A holder of nominee registered shares is advised to request without delay necessary instructions regarding the registration in the temporary shareholders’ register of the Company, the issuing of proxy documents and registration for the General Meeting from his/her custodian bank. The account management organization of the custodian bank will register a holder of nominee registered shares, who wants to participate in the General Meeting, into the temporary shareholders’ register of the Company at the latest by the time stated above.
Further information on these matters can also be found on the Company’s website www.konecranes.com/agm2016.

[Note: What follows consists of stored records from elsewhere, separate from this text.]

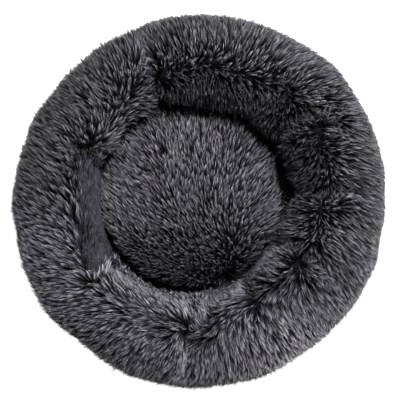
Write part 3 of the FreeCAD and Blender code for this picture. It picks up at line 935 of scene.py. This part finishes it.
def disc_grid(centre, radius, low, high, cols, rows):
    """Columns of points across a disc, each from low(x, reach) to high(x, reach)."""
    turn = np.radians(np.linspace(-88.0, 88.0, cols))
    x = radius * np.sin(turn)
    reach = radius * np.cos(turn)
    share = np.linspace(0.0, 1.0, rows)[None, :]
    first = low(x + centre[0], reach)[:, None]
    last = high(x + centre[0], reach)[:, None]
    y = first + (last - first) * share + centre[1]
    return np.stack([np.repeat(x[:, None] + centre[0], rows, 1), y], -1)


def at_heights(flat, top, bottom, rough, seed):
    """Two grids over flat points, with slow ripples in the upper and lower faces."""
    points = np.concatenate([flat.reshape(-1, 2), np.zeros((flat[..., 0].size, 1))], 1)
    wave = lumps(points, rough, 0.05, seed).reshape(flat.shape[:2])
    upper = np.concatenate([flat, (top - np.abs(wave))[..., None]], -1)
    lower = np.concatenate([flat, (bottom + np.abs(wave))[..., None]], -1)
    return upper, lower


def stitches(name, middles, ways, length, thick):
    """Short tapered bars along ways."""
    ups = np.tile(np.array([0.0, 0.0, 1.0]), (len(middles), 1))
    sides = np.cross(ways, ups)
    half = ways * (length / 2.0)
    body = ways * (length * 0.36)
    corner = [ups * thick / 2.0, sides * thick / 2.0, -ups * thick / 2.0, -sides * thick / 2.0]
    rows = [middles - half] + [middles - body + c for c in corner]
    rows += [middles + body + c for c in corner] + [middles + half]
    verts = np.stack(rows, 1).reshape(-1, 3)
    shape = []
    for j in range(4):
        n = (j + 1) % 4
        shape += [(0, 1 + n, 1 + j), (1 + j, 1 + n, 5 + n, 5 + j), (9, 5 + j, 5 + n)]
    faces = [tuple(10 * k + v for v in f) for k in range(len(middles)) for f in shape]
    lay(mesh_object(name, verts, faces), None, THREAD)


def well_disc(name, node, material, inset, rough, seed):
    """Upper and lower grids of a disc under the well, as wide as its CAD node."""
    low, high = corners(node)
    radius = (high[0] - low[0]) / 2.0
    flat = disc_grid(WELL_AXIS, radius, lambda x, r: -r, lambda x, r: r, 90, 60)
    upper, lower = at_heights(flat, high[2] - inset, low[2] + inset, rough, seed)
    if node == "base_wadding":
        away = np.abs(lower[..., 1])
        lower[..., 2] += ZIP_ROOM * (1.0 - smooth(away, 0.015, 0.022))
        edge = radius - np.hypot(upper[..., 0] - WELL_AXIS[0], upper[..., 1] - WELL_AXIS[1])
        upper[..., 2] -= 0.005 * (1.0 - smooth(edge, 0.0, 0.010))
    return lay(slab(name, upper, lower), node, material), radius


def make_floor():
    """Cloth floor of the well and the wadding under it."""
    cloth, radius = well_disc("well_floor_cloth", "well_floor_panel", FLOOR_CLOTH,
                              0.0, 0.0003, 61)
    pad, _ = well_disc("base_wadding_pad", "base_wadding", FIBRE, 0.0002, 0.0004, 62)


def slot_edge(x):
    """Half width of the opening between the base panels."""
    start = smooth(x, ZIP_LOW[0] + 0.003, ZIP_LOW[0] + 0.010)
    inside = start * (1.0 - smooth(x, ZIP_HIGH[0] - 0.010, ZIP_HIGH[0] - 0.003))
    return 0.0003 + 0.0087 * inside


def make_base():
    """Two base panels with grip dots, hem stitches, and the binding round them."""
    for side, word in HALVES:
        node = "base_panel_" + word
        low, high = corners(node)
        radius = (high[0] - low[0]) / 2.0
        flat = disc_grid((0.0, 0.0), radius, lambda x, r: np.minimum(slot_edge(x), r),
                         lambda x, r: r, 140, 50)
        flat[..., 1] *= side
        upper, lower = at_heights(flat, high[2] - 0.0002, low[2] + 0.0005, 0.0002, 63)
        if side < 0.0:
            upper = upper[:, ::-1]
            lower = lower[:, ::-1]
        thing = lay(slab("base_cloth_" + word, upper, lower), node, BASE_CLOTH)
        make_dots("base_grip_" + word, radius, side)
        count = int((ZIP_HIGH[0] - ZIP_LOW[0]) / HEM_SPACING)
        hem = np.tile(np.array([ZIP_LOW[0], side * HEM_Y, 0.0005]), (count, 1))
        hem[:, 0] += (ZIP_HIGH[0] - ZIP_LOW[0]) * ((np.arange(count) + 0.5) / count)
        along = np.tile(np.array([1.0, 0.0, 0.0]), (count, 1))
        stitches("hem_stitches_" + word, hem, along, HEM_SPACING * 0.72, 0.0007)
    make_binding()


def make_dots(name, radius, side):
    """Rows of rubber dots printed under a base panel."""
    spots = []
    for j in range(1, int(radius / GRIP_ROW) + 1):
        y = 0.010 + j * GRIP_ROW
        half = int(math.sqrt(max(0.0, (radius - GRIP_MARGIN) ** 2 - y * y)) / GRIP_SPACING)
        shift = 0.5 * (j % 2)
        spots += [((i + shift) * GRIP_SPACING, side * y) for i in range(-half, half)]
    turn = np.arange(GRIP_SIDES) * math.pi / 4.0
    verts = []
    faces = []
    for x, y in spots:
        foot = len(verts)
        shoulder = foot + GRIP_SIDES
        tip = shoulder + GRIP_SIDES
        for reach, z in GRIP_DOME:
            verts += [(x + reach * math.cos(a), y + reach * math.sin(a), z) for a in turn]
        verts.append((x, y, GRIP_TIP))
        for j in range(GRIP_SIDES):
            n = (j + 1) % GRIP_SIDES
            faces.append((foot + n, foot + j, shoulder + j, shoulder + n))
            faces.append((shoulder + n, shoulder + j, tip))
        faces.append(tuple(foot + j for j in range(GRIP_SIDES)))
    lay(mesh_object(name, verts, faces), None, RUBBER)


def make_binding():
    """Woven tape folded round the base's edge, with its stitches."""
    _, high = corners("base_edge_binding")
    outer = high[0]
    inner = outer - BINDING_WIDTH
    around = 540
    profile = []
    for k in range(BINDING_SIDES):
        a = 2.0 * math.pi * k / BINDING_SIDES
        c = math.cos(a)
        s = math.sin(a)
        r = (inner + outer) / 2.0 + (outer - inner) / 2.0 * math.copysign(abs(c) ** 0.5, c)
        profile.append((r, 0.0021 + 0.0018 * math.copysign(abs(s) ** 0.6, s)))
    turn = np.arange(around) * 2.0 * math.pi / around
    pull = 0.00012 * np.sin(turn * 163.0) + 0.00010 * np.sin(turn * 71.0 + 1.0)
    verts = [((r + p) * math.cos(a), (r + p) * math.sin(a), max(0.0002, z + p))
             for a, p in zip(turn, pull) for r, z in profile]
    faces = [tuple(reversed(f)) for f in grid_faces(around, BINDING_SIDES)]
    lay(mesh_object("base_binding_tape", verts, faces), "base_edge_binding",
        BINDING_CLOTH)
    count = 380
    turn = np.arange(count) * 2.0 * math.pi / count
    seam = inner + 0.0014
    spots = np.stack([seam * np.cos(turn), seam * np.sin(turn), np.full(count, 0.0003)], 1)
    ways = np.stack([-np.sin(turn), np.cos(turn), np.zeros(count)], 1)
    stitches("binding_stitches", spots, ways, 0.0028, 0.0005)


def make_tape(word, side):
    """Woven zip tape: a flat strip with a thicker cord along the coil and soft ripples."""
    node = "zip_tape_" + word
    low, high = corners(node)
    x = np.linspace(low[0], high[0], 180)
    y = np.linspace(low[1], high[1], 14)
    near = 1.0 - smooth(high[1] - y if side < 0.0 else y - low[1], 0.0005, 0.0035)
    ripple = 0.00008 * np.sin(x * 420.0)[:, None] * np.cos(y * 300.0)[None, :]
    thick = 0.00026 + 0.00012 * near[None, :]
    middle_z = (low[2] + high[2]) / 2.0 + ripple
    xx, yy = np.meshgrid(x, y, indexing="ij")
    upper = np.stack([xx, yy, middle_z + thick], -1)
    lower = np.stack([xx, yy, middle_z - thick], -1)
    lay(slab("zip_tape_weave_" + word, upper, lower), node, TAPE_CLOTH)


def make_coil(word, side):
    """Nylon coil: one wire wound in flattened turns, each head meeting the other coil."""
    node = "zip_coil_" + word
    low, high = corners(node)
    wire = COIL_WIRE
    turns = int((high[0] - low[0] - 2.0 * wire) / COIL_PITCH)
    count = turns * COIL_STEPS + 1
    t = np.arange(count) / COIL_STEPS
    a = 2.0 * math.pi * t
    mid = (low + high) / 2.0
    reach_y = (high[1] - low[1]) / 2.0 - wire
    reach_z = (high[2] - low[2]) / 2.0 - wire
    stagger = 0.25 * COIL_PITCH if side > 0.0 else 0.0
    x = np.minimum(low[0] + wire + COIL_PITCH * t + stagger, high[0] - wire)
    line = np.stack([x, mid[1] + reach_y * np.cos(a), mid[2] + reach_z * np.sin(a)], 1)
    out = unit(np.stack([np.zeros(count), np.cos(a) / reach_y, np.sin(a) / reach_z], 1))
    verts = []
    for k in range(WIRE_SIDES):
        b = 2.0 * math.pi * k / WIRE_SIDES
        swell = out * math.cos(b)
        swell[:, 0] += math.sin(b)
        verts.append(line + wire * swell)
    verts = np.stack(verts, 1).reshape(-1, 3)
    faces = grid_faces(count, WIRE_SIDES, False, True)
    faces.append(tuple(range(WIRE_SIDES)))
    faces.append(tuple(range(len(verts) - 1, len(verts) - 1 - WIRE_SIDES, -1)))
    lay(mesh_object("zip_coil_wire_" + word, verts, faces), node, NYLON)


def make_zip():
    for side, word in HALVES:
        make_tape(word, side)
        make_coil(word, side)
    for node in ("zip_bottom_stop", "zip_top_stops", "zip_slider", "zip_pull_tab"):
        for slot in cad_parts[node].material_slots:
            slot.material = METAL


# ---------------------------------------------------------------- stage

LENS = 85.0
SENSOR = 36.0
FUR_WIDTH = 0.018  # fur tips outside the CAD box, both sides together
FRAME_SHARE = 0.945  # of the view's width, filled by the bed
OUTLINE_Z = 0.085  # height of the bed's widest outline
WHITE = (1.0, 1.0, 1.0, 1.0)
GLOW = 0.05  # light from all round
BACKDROP = 0.90  # added to it where the camera sees it
AIM = (0.0, 0.0, 0.08)
LIGHTS = (  # name, place, size in metres, power in watts
    ("key", (0.20, 0.82, 1.55), 0.4, 35.0),
    ("right", (1.45, 0.55, 0.45), 0.5, 14.0),
    ("rim", (-1.15, 1.15, 0.30), 0.4, 1.5),
    ("front", (1.05, -1.15, 0.30), 0.4, 9.0),
)


def camera_ray(tree):
    return add(tree, "LightPath", {}).outputs["Is Camera Ray"]


def make_stage():
    """White floor and backdrop, the lights, and the camera straight above."""
    scene = bpy.context.scene
    scene.view_settings.view_transform = "Standard"
    scene.view_settings.look = "None"
    world = bpy.data.worlds.new("studio")
    world.use_nodes = True
    tree = world.node_tree
    glow = tree.nodes.new("ShaderNodeMath")
    glow.operation = "MULTIPLY_ADD"
    plug(tree, glow, {0: camera_ray(tree), 1: BACKDROP, 2: GLOW})
    plug(tree, tree.nodes["Background"], {"Color": WHITE, "Strength": glow.outputs[0]})
    scene.world = world
    floor = mesh_object("floor", [(-4, -4, 0), (4, -4, 0), (4, 4, 0), (-4, 4, 0)], [(0, 1, 2, 3)])
    floor.location.z = -0.0005
    pale, tree, base = shader("floor_white", 0.9)
    plug(tree, base, {"Base Color": (0.95, 0.95, 0.95, 1.0), "Emission Color": WHITE,
                      "Emission Strength": camera_ray(tree)})
    floor.data.materials.append(pale)
    for name, spot, size, power in LIGHTS:
        data = bpy.data.lights.new(name, "AREA")
        data.energy = power
        data.size = size
        light = bpy.data.objects.new(name, data)
        light.location = spot
        aim = Vector(AIM) - Vector(spot)
        light.rotation_mode = "QUATERNION"
        light.rotation_quaternion = aim.to_track_quat("-Z", "Y")
        scene.collection.objects.link(light)
    camera = bpy.data.objects.new("camera", bpy.data.cameras.new("camera"))
    camera.data.lens = LENS
    camera.data.sensor_width = SENSOR
    camera.data.dof.use_dof = False
    distance = (CAD_HIGH[0] - CAD_LOW[0] + FUR_WIDTH) / FRAME_SHARE * LENS / SENSOR
    camera.location = (0.0, 0.0, distance + OUTLINE_Z)
    scene.collection.objects.link(camera)
    scene.camera = camera


make_ring()
make_cushion()
make_floor()
make_base()
make_zip()
make_stage()
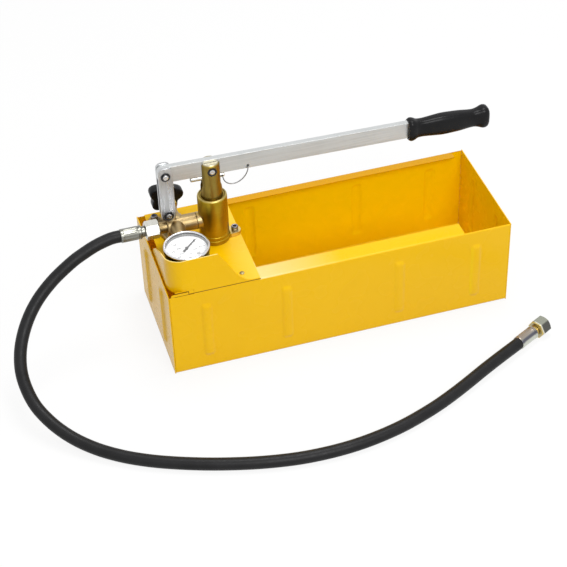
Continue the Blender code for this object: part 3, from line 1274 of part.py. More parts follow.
def gauge():
    """The gauge: case, crimped bezel, lens, dial, the curved pressure tube and the stem."""
    radius = GAUGE_DIAMETER / 2
    top = GAUGE_TOP
    bottom = top - GAUGE_DEPTH
    case = radius - BEZEL_THICKNESS - GAP
    case_top = top - BEZEL_THICKNESS - GAP - LENS_DROP
    edge = CASE_WALL * 2
    center = at(GAUGE_X, GAUGE_Y, 0)
    bm = bmesh.new()
    turned(bm, ((0, bottom), (case - edge, bottom), (case, bottom + edge), (case, case_top),
                (case - CASE_WALL, case_top), (case - CASE_WALL, bottom + edge),
                (case - edge, bottom + CASE_WALL), (0, bottom + CASE_WALL)), center)
    shell = piece("gauge_case", bm, chrome())
    hole = bmesh.new()
    rod(hole, GAUGE_THREAD / 2 + GAP, radius / 2, radius + OVERRUN, at(GAUGE_X, GAUGE_Y, ARM_Z, "+Y"),
        SMALL_SIDES)
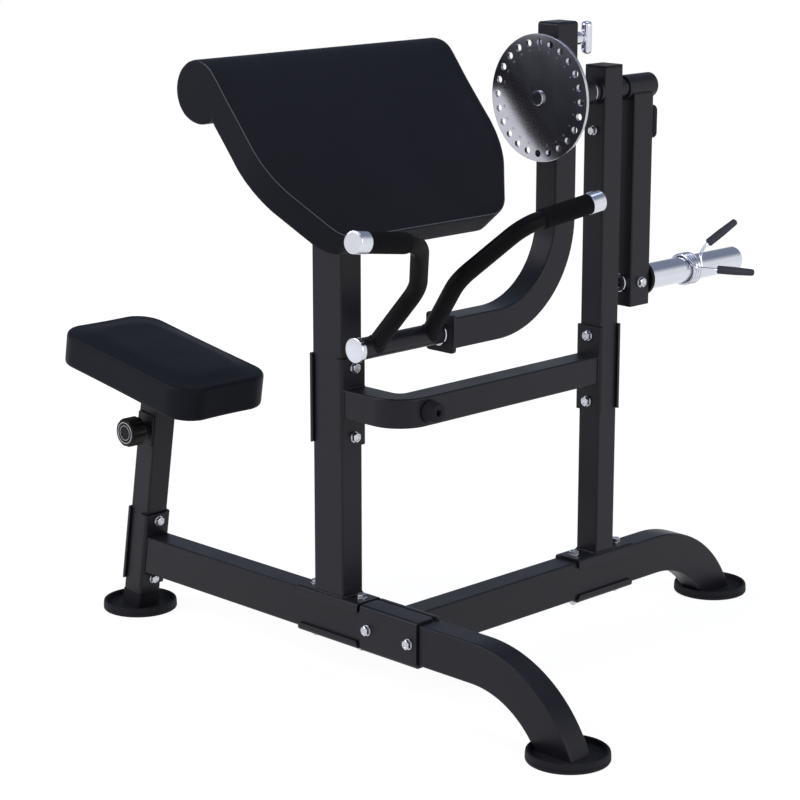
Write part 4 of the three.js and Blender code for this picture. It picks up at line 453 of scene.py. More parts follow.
def turned(name: str, profile: Profile, place: Matrix, sides: int = 48) -> Piece:
    """Raises a round disc along its own +Z, step by step, as on a lathe.

    Args:
        name: the piece's name.
        profile: radius and height of each step, from the first face to the last.
        place: where its own axes go.
        sides: how finely it is divided.

    Returns:
        The closed piece.
    """
    radius, height = profile[0]
    circle = bpy.ops.mesh.primitive_circle_add
    piece = primitive(name, circle, vertices=sides, radius=radius * MM, fill_type="NGON")
    settle(piece, Matrix.Translation(mm(0, 0, height)))
    with editing(piece):
        for (radius, height), (next_radius, next_height) in zip(profile, profile[1:]):
            extrude(mm(0, 0, next_height - height))
            if next_radius != radius:
                share = next_radius / radius
                bpy.ops.transform.resize(value=(share, share, 1), center_override=mm(0, 0, next_height))
        close_up()
    return settle(piece, place)


def rod(radius: float, length: float, chamfer: float = 1.0) -> Profile:
    """Gives the profile of a round bar with chamfered ends."""
    return [(radius - chamfer, 0), (radius, chamfer), (radius, length - chamfer), (radius - chamfer, length)]


def spaced(points: Sequence[Vector], spacing: float, closed: bool) -> list[Vector]:
    """Divides a line evenly.

    Args:
        points: the line's corners.
        spacing: the wanted distance.
        closed: whether the line returns to its start.

    Returns:
        Points at even distances along it.
    """
    line = np.array([tuple(p) for p in points] + ([tuple(points[0])] if closed else []))
    reach = np.concatenate(([0], np.cumsum(np.linalg.norm(np.diff(line, axis=0), axis=1))))
    count = max(3, round(reach[-1] / (spacing * MM)))
    where = np.linspace(0, reach[-1], count + 1)[: count if closed else count + 1]
    return [Vector([float(np.interp(s, reach, line[:, k])) for k in range(3)]) for s in where]


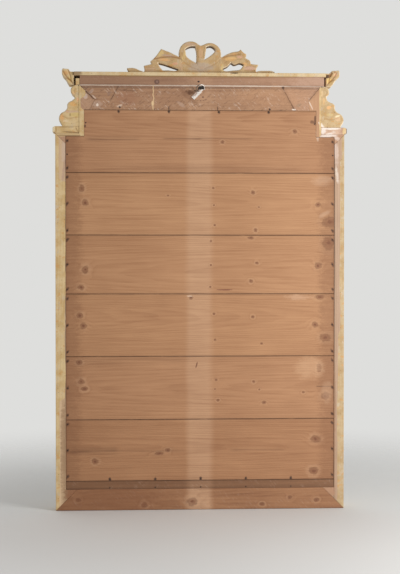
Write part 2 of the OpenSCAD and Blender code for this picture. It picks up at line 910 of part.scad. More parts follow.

3. Proxy representative and powers of attorney
A shareholder may participate in the General Meeting and exercise his/her rights at the meeting by way of proxy representation. A proxy representative shall produce a dated proxy document or otherwise in a reliable manner demonstrate his/her right to represent the shareholder at the General Meeting. When a shareholder participates in the General Meeting by means of several proxy representatives representing the shareholder with shares at different securities accounts, the shares by which each proxy representative represents the shareholder shall be identified in connection with the registration for the General Meeting.
Possible proxy documents should be delivered in originals to Konecranes Plc, Laura Kiiski, P.O. Box 661, FI-05801 Hyvink??, Finland, before the last date for registration.
4. Other information
Pursuant to chapter 5, section 25 of the Finnish Companies Act, a shareholder who is present at the General Meeting has the right to request information with respect to the matters to be considered at the meeting.
On the date of this notice to the General Meeting, 17 February 2016, the total number of shares in Konecranes Plc is 63,272,342 shares and the total number of votes is 63,272,342 votes. The Company together with its subsidiaries holds 4,539,913 treasury shares, in respect of which voting rights cannot be used at the General Meeting.